My forgiveness was 'quick' but my feelings did not catch up until 9 months later.  It took an encounter with God and some extended prayer and reflection and I confessed the hurt and forgave myself and I forgave God.  That was a big deal.  I wrote a blog about that - my Encounter with God and you can read that here if you wish: 
My direct hug from my hero! 


So often we forgive but do we forgive ourselves and do we forgive God.  What a question!

So, in the last post I asked you to seek a mentor or prayer partner as you walk this new season out.  I would suggest that you sit with her and make a list of WHAT needs to be forgiven.  I would examine your heart and ask the Holy Spirit to reveal any unforgiveness and bitterness. 

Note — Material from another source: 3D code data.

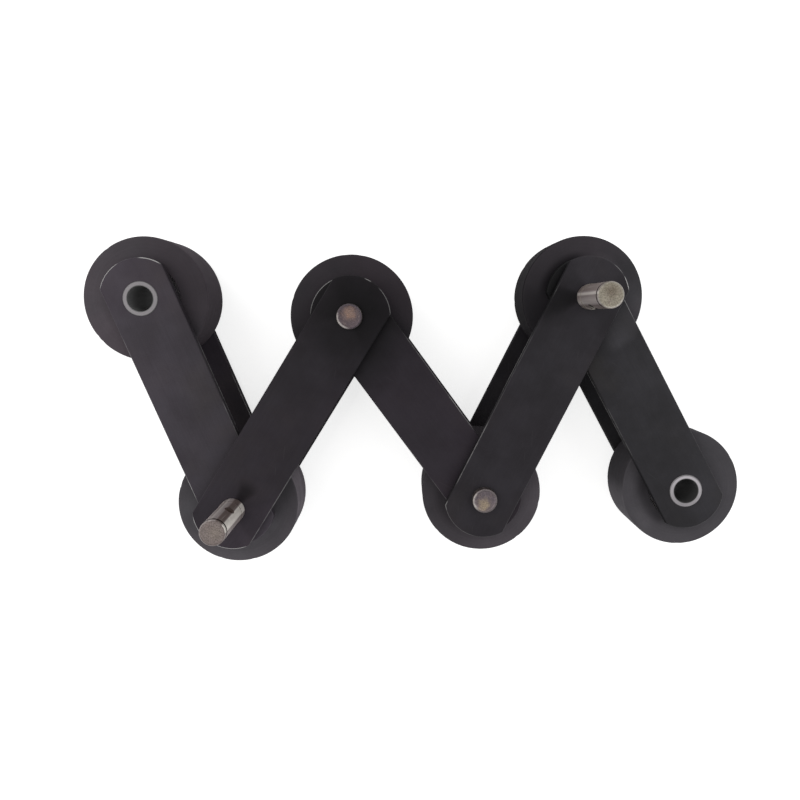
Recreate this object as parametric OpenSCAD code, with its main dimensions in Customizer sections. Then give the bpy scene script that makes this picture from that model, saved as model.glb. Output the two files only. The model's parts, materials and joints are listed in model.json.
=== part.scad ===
// Escalator step chain: a length of five links lying on its side, folded in a zigzag.
// Inner links hold the bushes and the rollers, outer links hold the pins.
// The pins stand along +Z. The chain rests on the rear ends of its four pins at z = 0.
// Links and joints are numbered from the left: link n runs from joint n to joint n + 1.

/* [Chain] */
// Pitch between neighbouring joints
pitch = 133.33; // [125:0.01:150]
// Direction of link 1, in degrees from +X
link_1_angle = -67.84; // [-70:0.01:-45]
// Direction of link 2
link_2_angle = 58.34; // [45:0.01:70]
// Direction of link 3
link_3_angle = -53.93; // [-70:0.01:-45]
// Direction of link 4
link_4_angle = 63.46; // [45:0.01:70]
// Direction of link 5
link_5_angle = -61.21; // [-70:0.01:-45]
// Clear width between the two plates of an inner link
inner_width = 34; // [32:0.1:44]
// Side play between a bush end and the outer plate that runs over it
link_side_gap = 0.3; // [0.2:0.05:1]

/* [Link plates] */
// Width of a link plate across its parallel sides
plate_width = 38.4; // [32:0.1:44]
// Radius of a plate's rounded end about its bore, larger than half the width
plate_end_r = 23.5; // [22.5:0.1:26]
// Thickness of an inner plate
inner_plate_t = 5; // [3:0.1:8]
// Thickness of an outer plate
outer_plate_t = 5; // [3:0.1:8]
// Broken edge round a plate
plate_bevel = 0.45; // [0.1:0.05:1]

/* [Bushes and spacers] */
// Wall of a bush: its outside is also the bore of the bearing that sits on it
bush_wall = 2.605; // [2:0.005:3.5]
// Radial running clearance of a pin in its bush
pin_running_gap = 0.08; // [0.02:0.01:0.1]
// How far a bush stands proud of its inner plate
bush_proud = 0.5; // [0.2:0.1:2]
// Broken edge round the end of a bush
bush_bevel = 0.3; // [0.1:0.05:0.6]
// Wall of the spacer sleeves that centre the bearing on its bush
spacer_wall = 2.5; // [1.5:0.1:3.5]

/* [Pins] */
// Diameter of a pin
pin_d = 14.63; // [12:0.01:16]
// How far a pin's riveted end stands out of its outer plate
pin_proud = 4.3; // [1:0.1:8]
// Free length of a step pin, from the outer plate to its end
step_pin_reach = 37.4; // [28:0.1:60]
// Diameter of the journal at a step pin's free end, which carries the step
step_journal_d = 14.2; // [12:0.05:15.6]
// Height of the full pin above the outer plate, up to the foot of the journal
journal_foot_h = 6.2; // [0.3:0.1:8]
// Broken edge at the end of a pin
pin_bevel = 0.45; // [0.2:0.05:1]
// Width of the raised rim that riveting leaves round a pin's end
rivet_rim_w = 0.9; // [0.5:0.1:2]
// Width of the slope inside that rim
rivet_slope_w = 0.8; // [0.2:0.1:2]
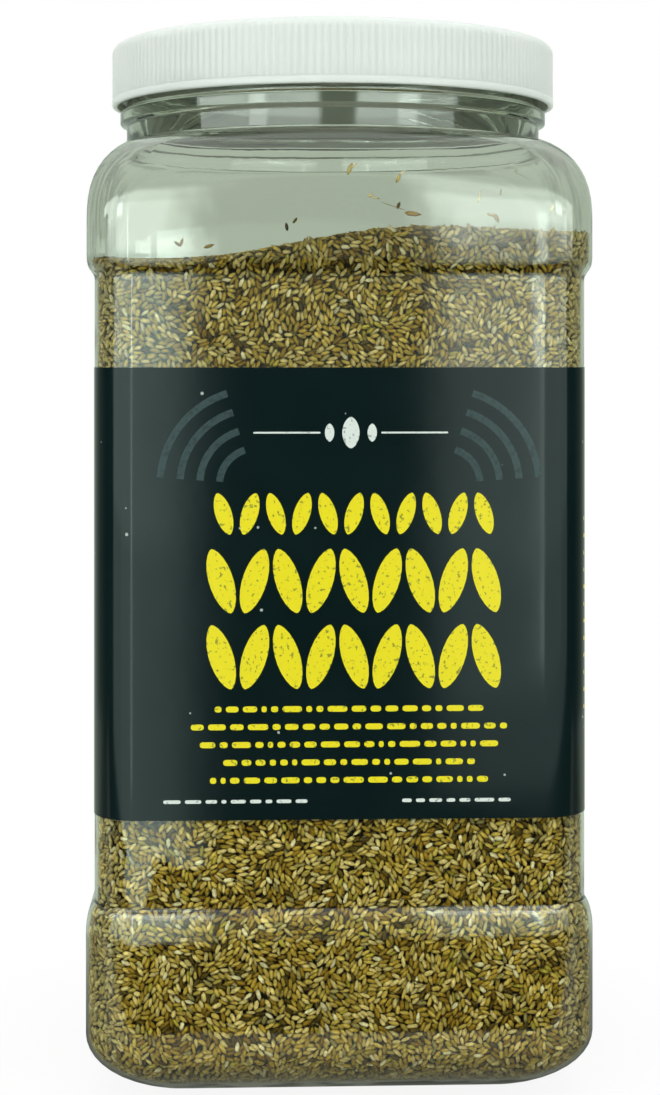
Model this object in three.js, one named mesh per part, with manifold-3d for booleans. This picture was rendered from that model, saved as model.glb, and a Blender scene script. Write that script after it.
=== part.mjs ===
// A square one-gallon jar of switchgrass seed: a clear jar with a threaded neck, its ribbed screw
// lid and liner, a label wrapped round the sunken panel, and the seed inside.
// Millimetres, +Z up. The origin is the middle of the foot, and the front face looks along -Y.
import * as THREE from "three";
import { mergeVertices } from "three/addons/utils/BufferGeometryUtils.js";
import Module from "manifold-3d";

const wasm = await Module();
wasm.setup();

// Jar body. A half is the distance from the axis to a face, a corner is a plan radius.
const UPPER_HALF = 65.3;
const UPPER_CORNER = 13;
const LOWER_HALF = 65.6;
const LOWER_CORNER = 15;
const PANEL_HALF = 63.3;
const PANEL_CORNER = 11.8;
const WALL = 1;
const GAP = 0.3; // clearance between neighbouring pieces
const FILL_GAP = 0.7; // between the jar's wall and the grains that stand out furthest

// Heights on the jar
const FOOT_TOP_Z = 17.5; // the rounded foot ends here
const LOWER_STEP_Z = [45.5, 53];
const UPPER_STEP_Z = [212.2, 217];
const SHOULDER_Z = [226.8, 250.6];
const BEAD_Z = [255, 256.5, 259.8, 260.3]; // from the neck out to the bead, and back
const RIM_Z = 275;

// Foot: a flat standing ring round a pushed-up middle
const FOOT_HALF = 37;
const FOOT_CORNER = 5;
const FOOT_POWER = 1.85; // 2 would be a true ellipse, less is flatter
const PUSH_UP_OUTER_HALF = 33;
const PUSH_UP_INNER_HALF = 23;
const PUSH_UP_HEIGHT = 5.5;

// Neck and screw thread
const NECK_RADIUS = 58;
const NECK_WALL = 1.3;
const BEAD_RADIUS = 59.8;
const SHOULDER_POWER = 2.5; // how square the shoulder's curve is
const PITCH = 5.08;
const THREAD_START_Z = 263.6; // the middle of the jar's thread where it starts
const JAR_THREAD = { crest: 59.4, root: 57.2, height: 2, turns: [0, 1.2] };
const LID_THREAD = { crest: 58.5, root: 61, height: 1.6, turns: [0.28, 1.4] };
const THREAD_DROP = 2.15; // the lid's thread runs this far under the jar's
const THREAD_STEPS_PER_TURN = 48;
const THREAD_FADE = 0.06; // share of a turn over which an end runs out
const CREST_SHARE = 0.55; // the crest's height over the root's

// Lid
const LID_BOTTOM_Z = 261.4;
const LID_TOP_Z = 278.5;
const LID_WALL_RADIUS = 61.5;
const LID_INNER_RADIUS = 60.4;
const LID_LIP_RADIUS = 62.1;
const LID_LIP_HEIGHT = 2;
const LID_PLATE = 1.8;
const LID_EDGE = 2.6; // the rounded top edge
const LID_SIDES = 56;
const RIB_COUNT = 100;
const RIB_CREST_RADIUS = 62;
const RIB_VALLEY_RADIUS = 61.3;
const RIB_TOP_Z = 276.3;

// Liner
const LINER_RADIUS = 59.8;
const LINER_THICKNESS = 1;

// Label
const LABEL_Z = [74.6, 189];
const LABEL_THICKNESS = 0.5;
const LABEL_SEAM = 3; // the gap between its ends, at the middle of the back

// Seed: coarse pointed grains raised from the surface of the filling
const SEED_ROW = 3.8; // the rows' pitch where the seed shows
const SEED_HIDDEN_ROW = 15.2; // and where the label covers it
const SEED_RELIEF = 2.4;
const SEED_SCATTER = 0.28; // share of a grain's pitch by which its points stray
const SEED_LOW_Z = 215.4; // the surface at the left
const SEED_HIGH_Z = 224.8; // and at the right
const SEED_SLOPE_X = [-50, 22]; // where it climbs from one to the other
const SEED_DIP = 1.4; // how far it falls again towards the right-hand wall
const SEED_MOUND = 1.2; // how much higher the middle stands than the walls

// How finely an outline is cut: steps along half a face, and round a corner
const JAR_STEPS = { face: 4, corner: 4 };
const SEED_STEPS = { face: 7, corner: 2 };
const SEED_TOP_STEPS = 18;

const { lerp, smoothstep } = THREE.MathUtils;
const scatter = seededRandom(7);

// Repeatable random numbers from -1 to 1.
function seededRandom(seed) {
  let state = seed;
  return () => {
    state = (state * 16807) % 2147483647;
    return (2 * state) / 2147483647 - 1;
  };
}

// A rounded square as points, anticlockwise from the middle of the back face.
function square(half, corner, steps = JAR_STEPS) {
  const straight = half - corner;
  const widest = Math.atan(straight / half);
  const points = [];
  for (let side = 0; side < 4; side++) {
    const out = new THREE.Vector2(0, 1).rotateAround(new THREE.Vector2(), (side * Math.PI) / 2);
    const along = out.clone().rotateAround(new THREE.Vector2(), Math.PI / 2);
    const place = (n, t) => points.push(out.clone().multiplyScalar(n).addScaledVector(along, t));
    for (let i = 0; i < steps.face; i++) place(half, half * Math.tan((widest * i) / steps.face));
    for (let i = 0; i <= steps.corner; i++) {
      const angle = (Math.PI / 2) * (i / steps.corner);
      place(straight + corner * Math.cos(angle), straight + corner * Math.sin(angle));
    }
    for (let i = steps.face - 1; i > 0; i--) place(half * Math.tan((widest * i) / steps.face), half);
  }
  return points;
}

// A circle whose points lie in the directions of the upper body's points.
function circle(radius) {
  return square(UPPER_HALF, UPPER_CORNER).map((p) => p.setLength(radius));
}

// The corner of a square on the jar's floor, which shrinks with the square.
function floorCorner(half) {
  return (half * FOOT_CORNER) / FOOT_HALF;
}

function ring(outline, z) {
  return outline.map((p) => new THREE.Vector3(p.x, p.y, z));
}

// A closed body through a list of rings that all have the same number of points. The first and the
// last ring are closed flat. Diagonals alternate, so that every other point can stand out as a peak.
function loft(rings) {
  const count = rings[0].length;
  const points = rings.flat();
  const first = points.push(middle(rings[0])) - 1;
  const last = points.push(middle(rings.at(-1))) - 1;
  const faces = [];
  for (let i = 0; i < count; i++) {
    const next = (i + 1) % count;
    faces.push(first, next, i);
    for (let r = 0; r + 1 < rings.length; r++) {
      const [a, b] = [r * count + i, r * count + next];
      const [c, d] = [b + count, a + count];
      if ((r + i) % 2) faces.push(a, b, c, a, c, d);
      else faces.push(a, b, d, b, c, d);
    }
    const end = (rings.length - 1) * count;
    faces.push(end + i, end + next, last);
  }
  const geometry = new THREE.BufferGeometry().setFromPoints(points);
  return geometry.setIndex(faces);
}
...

There are many ways to do this.  I have literally had a dear sister in Christ write everything on a sheet of paper and then we made a copy of it.  We placed one copy in a helium balloon and the other we tied to a brick.  Then we prayed and I had her HOLD the brick above her head.  I asked her to hold it until her arm became to sore.  At that point, we released the burden, dropped the brick and placed the list in a small fire.  Then we released the balloon with the list to the heavens.  It was symbolic but it was a moment in time that we marked   forgiveness had been sought and all cares were cast on HIM.  And I did not laminate a card for her, but I did snap a photo of the balloon as it traveled upwards and when there was a set back, I would text her the photo and remind her - God has it! 


Ok, forgivess is very important.  I have over stayed my welcome -- and typed maybe too much, this series may need to be read in smaller parts.   To conclude, forgiveness is needed.  Seek counsel in your pastor or fellow prayer warrior to help you pinpoint what exactly needs to be confessed and then forgiveness sought.  I will add this -- it takes some time.  And it is OK that your feelings are NOT right there  RIGHT away.  God knows. 

With that - until Part III --

I am humbled to write for God and I pray that if this post is shared  - that indeed God gets all the glory.